Raw data:

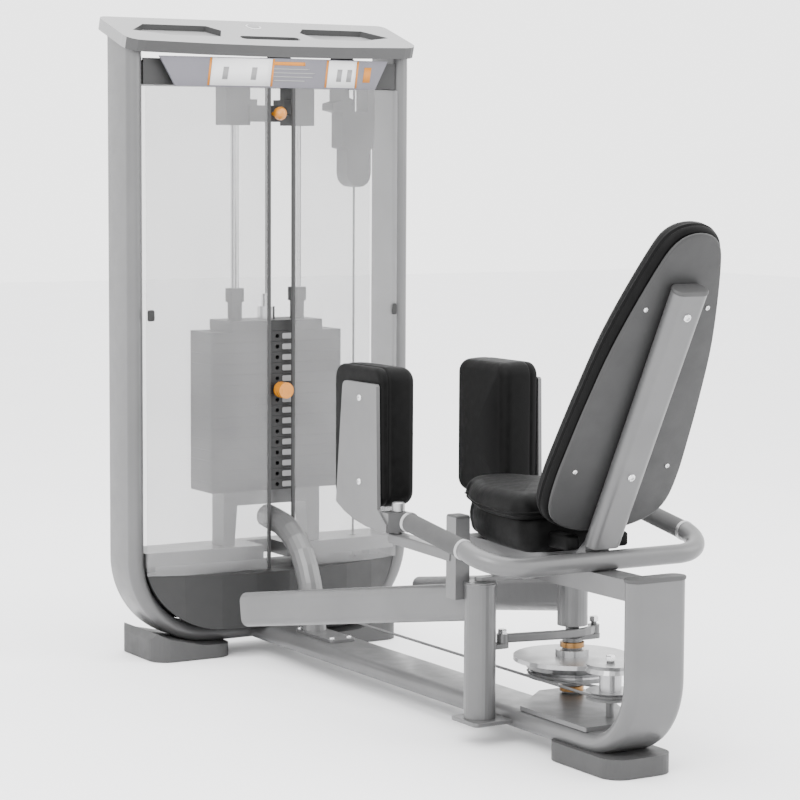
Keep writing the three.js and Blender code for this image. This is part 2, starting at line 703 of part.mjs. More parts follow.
function rightArm() {
  const body = mirrored(armBody(218, POST_RADIUS - 1));
  const neck = upright(14, PIVOT_X, PIVOT_Y, LINK_Z - 12, 219, 24);
  const shaft = upright(SHAFT_RADIUS, PIVOT_X, PIVOT_Y, BEAM_TOP + 10, LINK_Z - 4, 24);
  const lug = slab(oval(LINK_REACH + 26, 26), LINK_Z - 10, LINK_Z - GAP)
    .translate(PIVOT_X + LINK_REACH / 2, PIVOT_Y, 0);
  const stud = upright(6, PIVOT_X + LINK_REACH, PIVOT_Y, LINK_Z - 5, LINK_Z + 26, 16);
  const waist = cut(
    block([PIVOT_X - 40, PIVOT_X + 40], [PIVOT_Y - 40, PIVOT_Y + 40], [LINK_Z - GAP, 217.5]),
    upright(14, PIVOT_X, PIVOT_Y, 100, 300, 24),
    upright(6, PIVOT_X + LINK_REACH, PIVOT_Y, 100, 300, 16),
  );
  return cut(join(body, neck, shaft, lug, stud), waist);
}

// The cross link that makes the arms swing together, bowed round the right shaft.
function tieLink() {
  const stations = smoothPath([
    point(-PIVOT_X + LINK_REACH, PIVOT_Y, 0), point(10, PIVOT_Y - 14, 0), point(80, PIVOT_Y - 26, 0),
    point(PIVOT_X + 18, PIVOT_Y - 23, 0), point(PIVOT_X + LINK_REACH, PIVOT_Y, 0),
  ], 10).map((station) => station.setZ(LINK_Z + 9));
  const bar = sweep(roundedRect(18, 14, 4), stations, SIDE_Z, 2);
  const ends = [-PIVOT_X, PIVOT_X].map((x) => upright(12, x + LINK_REACH, PIVOT_Y, LINK_Z, LINK_Z + 18));
  const bores = [-PIVOT_X, PIVOT_X].map((x) => upright(6.4, x + LINK_REACH, PIVOT_Y, 100, 300, 16));
  return cut(join(bar, ...ends), ...bores);
}

// A thin disc over a grooved cable wheel, clamped to the right arm's shaft.
function camWheel() {
  const bore = SHAFT_RADIUS + GAP;
  const z = CABLE_RUN_Z;
  const groove = CAM_TURN - CABLE_RADIUS - 2;
  return turned([
    [bore, z - 9], [CAM_TURN + 3, z - 9], [groove, z - 2], [groove, z + 2], [CAM_TURN + 3, z + 9],
    [40, z + 9], [40, 146], [120, 146], [120, 155], [34, 155], [34, 168], [bore, 168],
  ], 36).translate(PIVOT_X, PIVOT_Y, 0);
}

// Two grooved wheels on one sleeve; the lower one turns the cable back to the cam wheel.
function idlerPulleys() {
  const z = CABLE_RUN_Z;
  const groove = IDLER_TURN - CABLE_RADIUS - 1.2;
  const bore = 8.4;
  return turned([
    [bore, z - 8], [48, z - 8], [groove, z - 1.5], [groove, z + 1.5], [48, z + 8], [22, z + 8],
    [22, 168], [50, 168], [45, 176], [50, 184], [bore, 184],
  ], 28).translate(IDLER[0], IDLER[1], 0);
}

// Outer plate of a thigh pad, with a foot folded in under the pad to the arm's pin.
function padPlate() {
  const outline = new THREE.Shape();
  outline.moveTo(-888, 696);
  outline.lineTo(-894, 444);
  outline.lineTo(-930, 416);
  outline.lineTo(-930, 400);
  outline.lineTo(-896, 400);
  outline.quadraticCurveTo(-790, 404, -722, 442);
  outline.lineTo(-748, 686);
  outline.quadraticCurveTo(-750, 700, -766, 700);
  outline.lineTo(-884, 700);
  const plate = wallX(outline, -PAD_OUTER - 9, -PAD_OUTER - 1);
  const fold = block([-PAD_OUTER - 5, -HUB[0] + 18], [-932, -894], [400, 440]);
  const bore = upright(9.4, -HUB[0], HUB[1], 380, 460, 16);
  return cut(join(plate, fold), bore);
}

function thighPad() {
  const width = PAD_OUTER - PAD_INNER;
  const depth = PAD_Y[1] - PAD_Y[0];
  const plan = roundedRect(width, depth, 26, -(PAD_OUTER + PAD_INNER) / 2, (PAD_Y[0] + PAD_Y[1]) / 2);
  return slab(plan, PAD_Z[0] + 10, PAD_Z[1]);
}

add('drive_bracket', driveBracket(), silverPaint);
add('left_arm', leftArm(), silverPaint);
add('right_arm', rightArm(), silverPaint);
add('tie_link', tieLink(), silverPaint);
add('cam_wheel', camWheel(), wheelSteel);
add('idler_pulleys', idlerPulleys(), wheelSteel);
add('left_pad_plate', padPlate(), silverPaint);
add('right_pad_plate', mirrored(padPlate()), silverPaint);
add('left_thigh_pad', thighPad(), blackVinyl);
add('right_thigh_pad', mirrored(thighPad()), blackVinyl);

// ---------------------------------------------------------------- seat, backrest, handlebar

// Lays a piece drawn in the back's own frame (x across, y along the back, z towards the user)
// on the leaning back tube.
function onBack(geometry) {
  return geometry.rotateY(Math.PI).rotateX(Math.PI / 2 + LEAN)
    .translate(0, BACK_FOOT[0], BACK_FOOT[1]);
}

function backTube() {
  const section = oval(BACK_TUBE_WIDTH, BACK_TUBE_THICK);
  const middle = BACK_TUBE_THICK / 2;
  return onBack(sweep(section, [point(0, 30, middle), point(0, 592, middle)], SIDE_X));
}

const BACK_OUTLINE = [
  [0, 50], [62, 55], [114, 78], [137, 112], [142, 170], [138, 240], [128, 350], [110, 477],
  [70, 632], [43, 686], [0, 702],
];

function backOutline(margin, divisions) {
  const right = BACK_OUTLINE.map(([x, y]) => [x === 0 ? 0 : x + margin, y + (y > 400 ? margin : -margin)]);
  const left = right.slice(1, -1).reverse().map(([x, y]) => [-x, y]);
  return smoothOutline([...right, ...left, right[0]], divisions);
}

const gripEnd = (sign, [x, y, z]) => point(sign * x, y, z);
const gripDirection = (sign) => gripEnd(sign, GRIP_FRONT).sub(gripEnd(sign, GRIP_REAR)).normalize();

// The bar behind the seat; its last short run lines up with the grips.
function handlebar() {
  const ends = [-1, 1].map((sign) => gripEnd(sign, GRIP_REAR));
  const joints = [-1, 1].map((sign) => gripEnd(sign, GRIP_REAR).addScaledVector(gripDirection(sign), -6));
  const corners = [-1, 1].map((sign) => point(sign * (GRIP_REAR[0] - 3), BAR_REAR, BAR_REAR_Z));
  const bend = bentPath([joints[0], ...corners, joints[1]], 82);
  return sweep(disc(BAR_RADIUS), [ends[0], ...bend, ends[1]], SIDE_Z);
}

// Rail from the rear upright, seat pan, plate over both pivots and the leaning back tube.
function seatFrame() {
  const railTop = BAR_REAR_Z - BAR_RADIUS - GAP;
  const rail = block([-30, 30], [REAR_FACE + TUBE_THICK + GAP, -1060], [334, railTop]);
  const pan = slab(roundedRect(150, 290, 20, 0, -1160), railTop - 1, SEAT_BOTTOM - GAP);
  const pivotPlate = slab(oval(2 * PIVOT_X + 24, 24), 326, 334).translate(0, PIVOT_Y, 0);
  const pivotBlock = block([-30, 30], [PIVOT_Y - 26, PIVOT_Y + 26], [326, 335]);
  const web = wallX(polygon([
    [-1385, 370], [-1345, 370], [-1345, 396], [-1398, 446], [-1404, 428], [-1385, 418],
  ]), -28, 28);
  return join(rail, pan, pivotPlate, pivotBlock, web, backTube());
}

// Plan of the seat: full width at the back, narrowing to a rounded nose.
function seatPlan(inset) {
  const half = 146 - inset;
  const back = -1330 + inset / 4;
  const nose = -984 - inset / 4;
  const shape = new THREE.Shape();
  shape.moveTo(0, back);
  shape.lineTo(half - 34, back);
  shape.quadraticCurveTo(half, back, half, back + 40);
  shape.bezierCurveTo(half, back + 150, half - 26, nose - 90, half - 40, nose - 40);
  shape.quadraticCurveTo(half - 52, nose, 0, nose);
  shape.quadraticCurveTo(-half + 52, nose, -half + 40, nose - 40);
  shape.bezierCurveTo(-half + 26, nose - 90, -half, back + 150, -half, back + 40);
  shape.quadraticCurveTo(-half, back, -half + 34, back);
  return shape;
}

function grip(sign) {
  const rear = gripEnd(sign, GRIP_REAR).addScaledVector(gripDirection(sign), GAP);
  return rod(BAR_RADIUS, rear, gripEnd(sign, GRIP_FRONT), 24);
}

add('seat_frame', seatFrame(), silverPaint);
const seatLower = slab(seatPlan(24), SEAT_BOTTOM, 469);
const seatUpper = slab(seatPlan(0), 468, SEAT_TOP);
const seatTail = cut(
  block([-72, 72], [-1392, -1310], [413, 444]),
  block([-41, 41], [-1500, -1338], [400, 460]),
);
add('seat_pad', join(seatLower, seatUpper, seatTail), blackVinyl);
const shellBack = BACK_TUBE_THICK + GAP;
const shellFront = shellBack + 8;
add('backrest_shell', onBack(slab(backOutline(0, 32), shellBack, shellFront)), shellPlastic);
add('backrest_pad', onBack(slab(backOutline(7, 32), shellFront + GAP, shellFront + 56)), blackVinyl);
add('handlebar', handlebar(), silverPaint);
add('left_grip', grip(-1), gripRubber);
add('right_grip', grip(1), gripRubber);

// ---------------------------------------------------------------- place the whole machine

// The origin is on the floor, under the middle of the machine's outline.
const outlineBox = new THREE.Box3().setFromObject(machine);
machine.position.y = -(outlineBox.min.y + outlineBox.max.y) / 2;

export default machine;
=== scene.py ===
# Hip abductor machine: looks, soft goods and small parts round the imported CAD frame.
# Metres, +Z up. The user faces +Y, towards the weight tower, and +X is on the user's right.
import json
import math

import bpy
from mathutils import Matrix, Vector, noise


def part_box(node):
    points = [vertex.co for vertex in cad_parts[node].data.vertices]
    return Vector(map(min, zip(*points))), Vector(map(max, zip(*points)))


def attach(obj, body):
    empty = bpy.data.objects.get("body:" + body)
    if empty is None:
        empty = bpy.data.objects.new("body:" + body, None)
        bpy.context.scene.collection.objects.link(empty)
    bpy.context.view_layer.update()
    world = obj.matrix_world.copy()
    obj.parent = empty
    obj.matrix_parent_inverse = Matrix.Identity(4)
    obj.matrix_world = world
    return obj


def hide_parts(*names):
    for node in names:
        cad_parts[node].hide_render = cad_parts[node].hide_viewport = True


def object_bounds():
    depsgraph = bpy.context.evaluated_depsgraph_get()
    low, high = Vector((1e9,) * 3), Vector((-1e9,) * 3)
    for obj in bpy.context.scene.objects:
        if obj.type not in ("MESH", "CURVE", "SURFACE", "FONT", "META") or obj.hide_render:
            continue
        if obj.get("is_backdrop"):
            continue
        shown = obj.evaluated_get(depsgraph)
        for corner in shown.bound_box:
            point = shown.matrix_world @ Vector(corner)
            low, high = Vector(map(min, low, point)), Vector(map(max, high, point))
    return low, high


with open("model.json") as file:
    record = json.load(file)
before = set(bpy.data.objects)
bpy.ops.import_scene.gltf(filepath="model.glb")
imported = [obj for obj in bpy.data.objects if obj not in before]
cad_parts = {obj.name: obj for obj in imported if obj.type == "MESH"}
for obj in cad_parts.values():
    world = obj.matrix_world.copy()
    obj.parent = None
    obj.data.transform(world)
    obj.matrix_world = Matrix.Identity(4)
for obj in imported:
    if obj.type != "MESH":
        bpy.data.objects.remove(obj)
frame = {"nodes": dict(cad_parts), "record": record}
cad_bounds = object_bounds()

MM = 0.001
FRAME = "machine_frame"

# ---------------------------------------------------------------- places read from the frame


def low(node):
    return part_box(node)[0]


def high(node):
    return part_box(node)[1]


def middle(node):
    return (low(node) + high(node)) / 2


TUBE_THICK = 39 * MM
TUBE_WIDTH = 130 * MM
TOWER_BEND = 185 * MM
BEAM_BEND = 140 * MM
CAP_SLOPE = 0.34
CAP_BOTTOM = 1426 * MM  # underside of the cap on the tower's centre plane
CAP_THICK = 27 * MM
SEAT_SPLIT = 468 * MM  # height where the seat's two layers meet
SEAT_REAR = 1330 * MM  # the seat's rear edge, behind the tower's centre plane
PLATE_COUNT = 15
SELECTED = 6  # plates that lift with the head plate
TOWER_Y = high("tower_frame").y - TUBE_WIDTH / 2
TOWER_HALF = high("tower_frame").x
PIVOT = {side: Vector((middle("cam_wheel").x * sign, middle("cam_wheel").y, 0))
         for side, sign in (("left", -1), ("right", 1))}
SIGN = {"left": -1, "right": 1}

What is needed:
Start with the line that contains "bpy.data.objects.remove(obj)" and end with the line that contains "return (low(node) + high(node)) / 2"; give those lines again exactly, and no others.

Exercise response:
        bpy.data.objects.remove(obj)
frame = {"nodes": dict(cad_parts), "record": record}
cad_bounds = object_bounds()

MM = 0.001
FRAME = "machine_frame"

# ---------------------------------------------------------------- places read from the frame


def low(node):
    return part_box(node)[0]


def high(node):
    return part_box(node)[1]


def middle(node):
    return (low(node) + high(node)) / 2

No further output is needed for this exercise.